Dataset section →
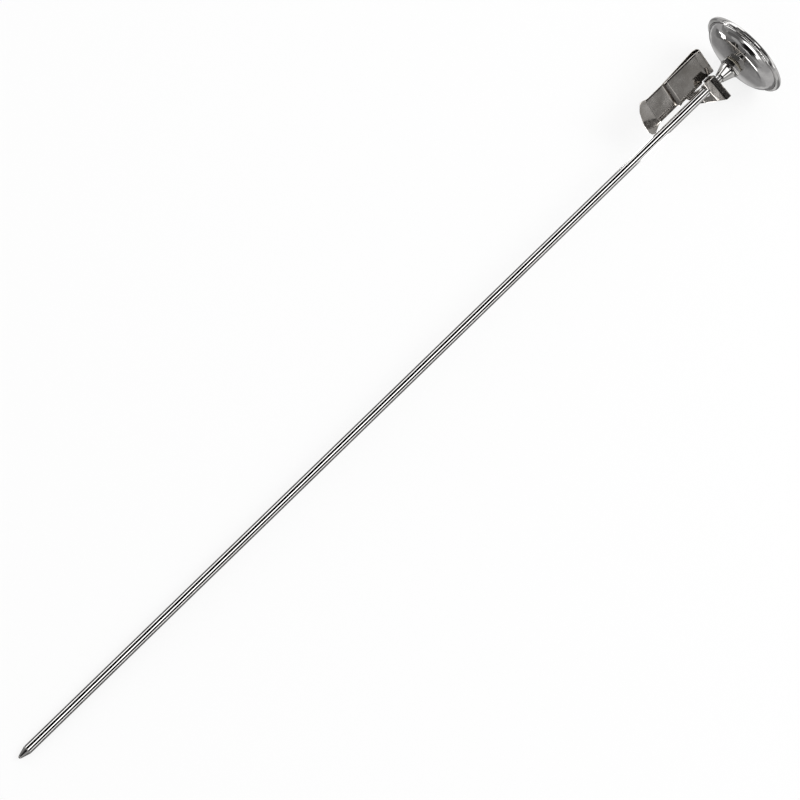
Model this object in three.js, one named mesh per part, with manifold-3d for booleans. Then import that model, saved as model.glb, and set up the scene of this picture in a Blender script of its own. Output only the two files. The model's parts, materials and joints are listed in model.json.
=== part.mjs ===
// A dial thermometer for soil and compost: a long thin steel stem with a bimetal coil in its end,
// a round dial head on its other end, and a sheet steel spring clip that slides on the stem.
// Millimetres, +Z up. The thermometer lies on a flat surface, on the rim of its head and the end
// of its stem, with the tip towards -X and the dial facing +X.
import * as THREE from "three";
import { mergeVertices } from "three/addons/utils/BufferGeometryUtils.js";
import Module from "manifold-3d";

// ---- Driving dimensions ----
// In the instrument's own frame Z runs up the stem from the point of the tip, and Y is the dial's
// twelve o'clock. Inside the head, heights are counted from the rim of the case's back.
const STEM_LENGTH = 508; // 20 in
const STEM_RADIUS = 2.38; // 3/16 in across
const STEM_BORE = 1.95;
const STEM_SIDES = 16;
const TIP_LENGTH = 6;
const TIP_SPIGOT_RADIUS = 1.8;
const TIP_SPIGOT_TOP = 12;

const COIL_LOW = 15.2;
const COIL_HIGH = 64;
const COIL_TURNS = 18;
const COIL_RADIUS = 1.5;
const COIL_STRIP_WIDTH = 1.7;
const COIL_STRIP_THICKNESS = 0.25;
const COIL_STEPS_PER_TURN = 10;
const SHAFT_RADIUS = 0.6;
const SHAFT_TOP = 5.7;
const GUIDES = { lower: 160, middle: 300, upper: 440 };
const GUIDE_LENGTH = 4;
const SMALL_SIDES = 16;

const HEAD_SIDES = 40;
const RIM_RADIUS = 25;
const RIM_BAND_LOW = 5.8;
const RIM_BAND_HIGH = 7.0;
const HEAD_FRONT = 7.8;
const WINDOW_OPENING = 19.9;
const BACK_RADIUS = 17.8;
const BACK_DOME = 1.8;
const CASE_HOLE = 3.45;
const SHEET = 0.5;
const DIAL_RADIUS = 21.4;
const DIAL_FACE = 4.3;
const DIAL_THICKNESS = 0.3;

const HEX_ACROSS_FLATS = 11;
const HEX_LOW = -5.2;
const HEX_HIGH = -2.5;
const HEX_TURN = THREE.MathUtils.degToRad(17); // how far its top corner is past twelve o'clock
const FERRULE_LOW = -12.2;
const FERRULE_RADIUS = 4.8;
const NECK_BORE = 2.53;
const SPIGOT_RADIUS = 3.2;
const SPIGOT_TOP = 0.6;

const TOP_OF_SCALE_F = 110; // the reading at twelve o'clock
const DEGREES_PER_F = 1.85;
const READING_F = 158; // the reading at rest
const POINTER_REACH = 15.9;
const POINTER_TAIL = 7.9;
const POINTER_LOW = 5.0;
const POINTER_THICKNESS = 0.25;
const HUB_RADIUS = 1.54;
const CAP_RADIUS = 1.13;

const CLIP_STATION = STEM_LENGTH - 42; // height on the stem of the clip's own zero
const CLIP_TURN = THREE.MathUtils.degToRad(221.4); // how far round the stem the clip is turned
const CLIP_SHEET = 0.5;
const CLIP_LEFT = -18.3;
const CLIP_RIGHT = -2.6;
const CLIP_HOLE = 2.75;

// ---- Solids: joins and cuts ----
const wasm = await Module();
wasm.setup();

function solidOf(geometry) {
  const bare = geometry.clone();
  bare.deleteAttribute("normal");
  bare.deleteAttribute("uv");
  const merged = mergeVertices(bare, 1e-4);
  return new wasm.Manifold(
    new wasm.Mesh({
      numProp: 3,
      vertProperties: merged.attributes.position.array,
      triVerts: new Uint32Array(merged.index.array),
    }),
  );
}

function geometryOf(solid) {
  const mesh = solid.getMesh();
  const geometry = new THREE.BufferGeometry();
  geometry.setAttribute("position", new THREE.BufferAttribute(mesh.vertProperties, 3));
  geometry.setIndex(new THREE.BufferAttribute(mesh.triVerts, 1));
  return geometry;
}

// ---- Shapes ----
// A turned piece from its profile of [radius, height] points. Its sides are flats that lie at the
// profile's radii, with one flat centred on each of -Y, +Y, -X and +X.
function turned(profile, sides) {
  const grow = 1 / Math.cos(Math.PI / sides);
  const points = profile.map(([radius, height]) => new THREE.Vector2(radius * grow, height));
  const lathe = new THREE.LatheGeometry(points, sides, Math.PI / sides);
  return lathe.rotateX(Math.PI / 2);
}

function disc(radius, low, high, sides) {
  return turned([[0, low], [radius, low], [radius, high], [0, high]], sides);
}

function ring(inner, outer, low, high, sides) {
  return turned([[outer, low], [outer, high], [inner, high], [inner, low], [outer, low]], sides);
}

function box(low, high) {
  const size = high.map((value, i) => value - low[i]);
  const middle = high.map((value, i) => (value + low[i]) / 2);
  return new THREE.BoxGeometry(...size).translate(...middle);
}

// A flat plate from its outline of [x, y] points, from height low to height high.
function plate(outline, low, high) {
  const shape = new THREE.Shape(outline.map(([x, y]) => new THREE.Vector2(x, y)));
  const depth = high - low;
  return new THREE.ExtrudeGeometry(shape, { depth, bevelEnabled: false }).translate(0, 0, low);
}

// A sheet of even thickness on the surface point(u, v, target), with u and v from 0 to 1.
function sheet(point, across, along, thickness) {
  const step = 1e-3;
  const geometry = new THREE.BoxGeometry(1, 1, 1, across, along, 1);
  const position = geometry.attributes.position;
  const at = (u, v) => point(u, v, new THREE.Vector3());
  for (let i = 0; i < position.count; i++) {
    const u = position.getX(i) + 0.5;
    const v = position.getY(i) + 0.5;
    const alongU = at(Math.min(1, u + step), v).sub(at(Math.max(0, u - step), v));
    const alongV = at(u, Math.min(1, v + step)).sub(at(u, Math.max(0, v - step)));
    const normal = alongU.cross(alongV).normalize();
    const place = at(u, v).addScaledVector(normal, thickness * position.getZ(i));
    position.setXYZ(i, place.x, place.y, place.z);
  }
  return geometry;
}

// The outline of a bent strip seen edge on: its middle line given half its thickness each side.
function stripOutline(line, thickness) {
  const points = line.map(([x, y]) => new THREE.Vector2(x, y));
  const last = points.length - 1;
  const side = (sign) =>
    points.map((point, i) => {
      const into = point.clone().sub(points[Math.max(0, i - 1)]).normalize();
      const out = points[Math.min(last, i + 1)].clone().sub(point).normalize();
      const run = into.clone().add(out).normalize();
      const spread = i === 0 || i === last ? 1 : run.dot(out);
      const reach = (sign * thickness) / 2 / spread;
      return [point.x - run.y * reach, point.y + run.x * reach];
    });
  return [...side(-1), ...side(1).reverse()];
}

// ---- Materials ----
function metal(color, roughness) {
  return new THREE.MeshStandardMaterial({ color, roughness, metalness: 1 });
}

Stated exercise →
From the first line of the data through the line with "import Module from", quote each line exactly and add nothing else.

Exercise response →
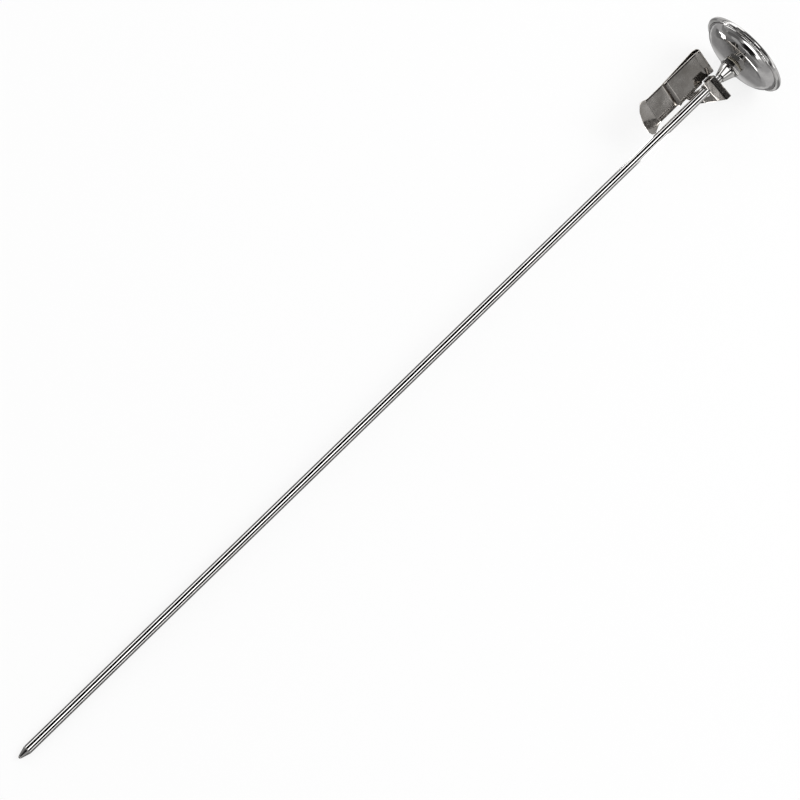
Model this object in three.js, one named mesh per part, with manifold-3d for booleans. Then import that model, saved as model.glb, and set up the scene of this picture in a Blender script of its own. Output only the two files. The model's parts, materials and joints are listed in model.json.
=== part.mjs ===
// A dial thermometer for soil and compost: a long thin steel stem with a bimetal coil in its end,
// a round dial head on its other end, and a sheet steel spring clip that slides on the stem.
// Millimetres, +Z up. The thermometer lies on a flat surface, on the rim of its head and the end
// of its stem, with the tip towards -X and the dial facing +X.
import * as THREE from "three";
import { mergeVertices } from "three/addons/utils/BufferGeometryUtils.js";
import Module from "manifold-3d";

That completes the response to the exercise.